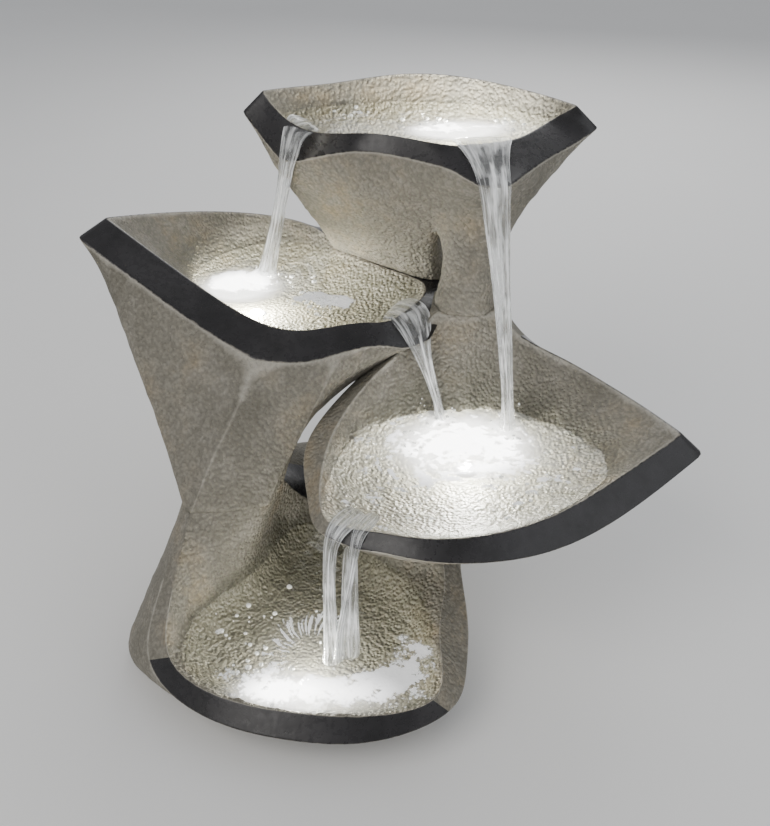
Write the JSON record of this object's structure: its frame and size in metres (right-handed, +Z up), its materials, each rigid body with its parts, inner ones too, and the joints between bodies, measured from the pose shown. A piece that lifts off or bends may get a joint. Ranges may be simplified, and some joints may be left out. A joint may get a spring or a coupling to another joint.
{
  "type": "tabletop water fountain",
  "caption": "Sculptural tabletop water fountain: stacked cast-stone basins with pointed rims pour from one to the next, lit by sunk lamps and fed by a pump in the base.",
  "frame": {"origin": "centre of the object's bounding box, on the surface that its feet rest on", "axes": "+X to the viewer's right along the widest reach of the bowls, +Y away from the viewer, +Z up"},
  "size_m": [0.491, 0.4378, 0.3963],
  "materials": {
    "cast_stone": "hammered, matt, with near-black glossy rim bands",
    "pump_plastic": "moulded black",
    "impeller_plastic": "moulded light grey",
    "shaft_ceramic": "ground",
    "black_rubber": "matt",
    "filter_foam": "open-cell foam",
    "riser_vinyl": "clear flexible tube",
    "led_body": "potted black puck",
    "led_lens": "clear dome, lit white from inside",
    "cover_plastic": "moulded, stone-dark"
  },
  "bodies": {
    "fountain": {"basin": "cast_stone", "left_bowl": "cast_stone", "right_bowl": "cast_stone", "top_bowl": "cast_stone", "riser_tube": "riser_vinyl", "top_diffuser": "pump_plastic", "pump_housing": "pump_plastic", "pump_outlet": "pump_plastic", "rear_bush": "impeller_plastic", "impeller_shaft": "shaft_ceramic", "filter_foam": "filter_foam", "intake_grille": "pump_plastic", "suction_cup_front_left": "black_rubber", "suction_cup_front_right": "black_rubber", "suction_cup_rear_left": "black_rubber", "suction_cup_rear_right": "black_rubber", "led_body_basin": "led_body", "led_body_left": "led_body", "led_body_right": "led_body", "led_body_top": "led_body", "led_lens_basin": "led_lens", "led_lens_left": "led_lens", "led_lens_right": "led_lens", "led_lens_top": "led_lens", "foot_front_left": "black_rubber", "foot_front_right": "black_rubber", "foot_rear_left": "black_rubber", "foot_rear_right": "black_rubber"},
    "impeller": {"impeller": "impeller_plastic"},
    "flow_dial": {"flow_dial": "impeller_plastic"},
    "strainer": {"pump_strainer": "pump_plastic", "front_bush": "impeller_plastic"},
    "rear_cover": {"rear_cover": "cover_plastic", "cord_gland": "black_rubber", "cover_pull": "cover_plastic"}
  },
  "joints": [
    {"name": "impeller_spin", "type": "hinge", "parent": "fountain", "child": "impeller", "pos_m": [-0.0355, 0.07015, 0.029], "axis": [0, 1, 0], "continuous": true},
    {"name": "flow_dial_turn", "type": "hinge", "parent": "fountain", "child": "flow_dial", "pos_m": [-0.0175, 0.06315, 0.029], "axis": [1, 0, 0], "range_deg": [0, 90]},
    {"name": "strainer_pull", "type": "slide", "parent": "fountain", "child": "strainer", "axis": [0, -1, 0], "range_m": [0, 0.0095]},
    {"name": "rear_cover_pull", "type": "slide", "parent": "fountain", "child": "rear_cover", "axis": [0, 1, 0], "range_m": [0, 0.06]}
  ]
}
...
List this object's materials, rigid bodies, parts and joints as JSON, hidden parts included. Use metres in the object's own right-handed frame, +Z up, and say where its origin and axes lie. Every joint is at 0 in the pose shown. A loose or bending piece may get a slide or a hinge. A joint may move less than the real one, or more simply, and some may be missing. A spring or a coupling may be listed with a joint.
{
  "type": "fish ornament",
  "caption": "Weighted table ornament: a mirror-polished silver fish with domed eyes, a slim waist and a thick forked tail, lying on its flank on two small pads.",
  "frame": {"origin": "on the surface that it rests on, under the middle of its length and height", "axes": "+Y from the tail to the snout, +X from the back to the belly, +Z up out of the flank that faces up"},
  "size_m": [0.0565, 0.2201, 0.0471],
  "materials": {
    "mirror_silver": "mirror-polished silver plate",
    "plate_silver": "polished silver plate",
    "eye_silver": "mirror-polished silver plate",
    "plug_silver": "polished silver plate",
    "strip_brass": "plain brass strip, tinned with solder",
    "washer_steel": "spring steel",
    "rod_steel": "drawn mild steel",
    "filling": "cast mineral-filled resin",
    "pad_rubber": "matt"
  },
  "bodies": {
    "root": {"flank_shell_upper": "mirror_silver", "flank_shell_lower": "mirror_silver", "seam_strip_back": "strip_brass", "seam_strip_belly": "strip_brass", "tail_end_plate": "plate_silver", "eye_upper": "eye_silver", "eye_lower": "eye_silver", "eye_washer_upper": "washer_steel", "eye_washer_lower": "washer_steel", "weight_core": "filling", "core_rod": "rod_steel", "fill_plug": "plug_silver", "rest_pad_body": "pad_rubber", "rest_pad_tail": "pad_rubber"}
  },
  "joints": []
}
==
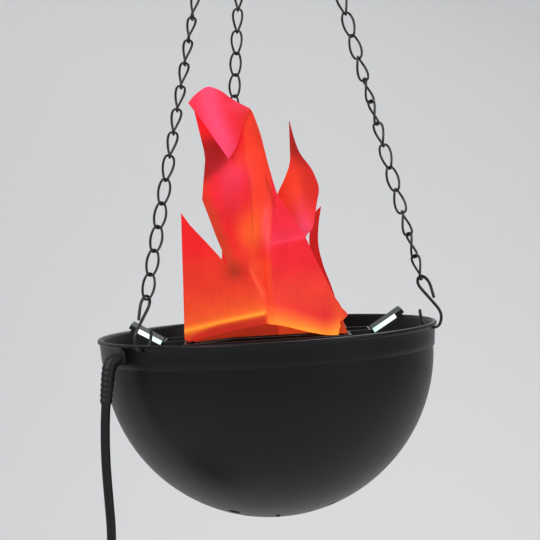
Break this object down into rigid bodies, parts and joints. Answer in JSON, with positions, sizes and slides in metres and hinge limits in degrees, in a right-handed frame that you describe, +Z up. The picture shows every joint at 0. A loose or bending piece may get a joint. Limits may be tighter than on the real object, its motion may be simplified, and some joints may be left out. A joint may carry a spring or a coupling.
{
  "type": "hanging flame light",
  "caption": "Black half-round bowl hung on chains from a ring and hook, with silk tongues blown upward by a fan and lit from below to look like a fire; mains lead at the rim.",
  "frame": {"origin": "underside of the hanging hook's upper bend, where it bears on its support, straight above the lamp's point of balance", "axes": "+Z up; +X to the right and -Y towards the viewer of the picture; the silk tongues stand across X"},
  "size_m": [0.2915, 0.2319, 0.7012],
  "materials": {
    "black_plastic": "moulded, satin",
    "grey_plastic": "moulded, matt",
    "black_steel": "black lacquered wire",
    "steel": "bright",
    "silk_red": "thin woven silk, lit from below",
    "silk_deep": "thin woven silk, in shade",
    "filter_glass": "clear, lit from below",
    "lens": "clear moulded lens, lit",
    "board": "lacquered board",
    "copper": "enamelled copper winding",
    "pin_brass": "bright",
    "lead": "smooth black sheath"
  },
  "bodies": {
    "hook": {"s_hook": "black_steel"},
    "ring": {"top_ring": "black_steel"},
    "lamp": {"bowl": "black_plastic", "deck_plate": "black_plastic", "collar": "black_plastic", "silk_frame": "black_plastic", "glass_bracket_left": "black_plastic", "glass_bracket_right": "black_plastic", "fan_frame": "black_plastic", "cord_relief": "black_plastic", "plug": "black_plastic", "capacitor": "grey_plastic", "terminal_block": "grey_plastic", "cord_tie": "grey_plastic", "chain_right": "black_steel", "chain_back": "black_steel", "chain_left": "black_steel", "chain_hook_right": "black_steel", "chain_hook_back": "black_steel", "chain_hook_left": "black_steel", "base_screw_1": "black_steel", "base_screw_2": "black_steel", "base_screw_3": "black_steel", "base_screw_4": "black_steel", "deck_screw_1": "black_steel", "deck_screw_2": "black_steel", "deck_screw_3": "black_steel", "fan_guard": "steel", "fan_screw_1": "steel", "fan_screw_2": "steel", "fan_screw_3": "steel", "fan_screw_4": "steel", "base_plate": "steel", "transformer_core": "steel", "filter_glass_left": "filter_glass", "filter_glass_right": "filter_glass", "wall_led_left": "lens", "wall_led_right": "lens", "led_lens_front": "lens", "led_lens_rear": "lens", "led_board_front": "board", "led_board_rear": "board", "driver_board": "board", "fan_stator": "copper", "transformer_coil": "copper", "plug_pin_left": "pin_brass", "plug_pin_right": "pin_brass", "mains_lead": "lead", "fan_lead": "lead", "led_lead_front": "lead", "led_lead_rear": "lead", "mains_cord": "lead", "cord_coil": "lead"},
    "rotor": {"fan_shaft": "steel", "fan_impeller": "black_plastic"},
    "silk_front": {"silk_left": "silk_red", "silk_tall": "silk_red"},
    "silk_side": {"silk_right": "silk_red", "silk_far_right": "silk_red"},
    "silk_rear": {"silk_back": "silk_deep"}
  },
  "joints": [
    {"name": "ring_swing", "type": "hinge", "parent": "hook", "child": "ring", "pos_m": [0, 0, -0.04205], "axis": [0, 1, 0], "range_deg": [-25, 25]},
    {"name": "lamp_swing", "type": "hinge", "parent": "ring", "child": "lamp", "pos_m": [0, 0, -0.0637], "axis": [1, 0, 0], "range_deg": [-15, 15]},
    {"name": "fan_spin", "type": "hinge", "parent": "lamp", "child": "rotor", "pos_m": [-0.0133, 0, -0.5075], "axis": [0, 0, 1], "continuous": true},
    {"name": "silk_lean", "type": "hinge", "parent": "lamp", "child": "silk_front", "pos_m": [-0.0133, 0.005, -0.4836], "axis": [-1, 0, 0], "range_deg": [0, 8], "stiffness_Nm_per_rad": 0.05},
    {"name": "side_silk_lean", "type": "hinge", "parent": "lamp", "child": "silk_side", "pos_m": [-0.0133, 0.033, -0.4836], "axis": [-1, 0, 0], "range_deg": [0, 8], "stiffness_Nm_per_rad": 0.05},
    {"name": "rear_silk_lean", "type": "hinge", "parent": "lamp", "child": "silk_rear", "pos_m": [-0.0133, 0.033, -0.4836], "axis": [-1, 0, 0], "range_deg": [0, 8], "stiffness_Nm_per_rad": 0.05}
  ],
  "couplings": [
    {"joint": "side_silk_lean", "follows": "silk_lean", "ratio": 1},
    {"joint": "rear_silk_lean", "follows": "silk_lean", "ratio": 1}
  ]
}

■ Work to do
Only the count is needed: the number of lines in the data that include the word "JSON".

■ Result of this task
3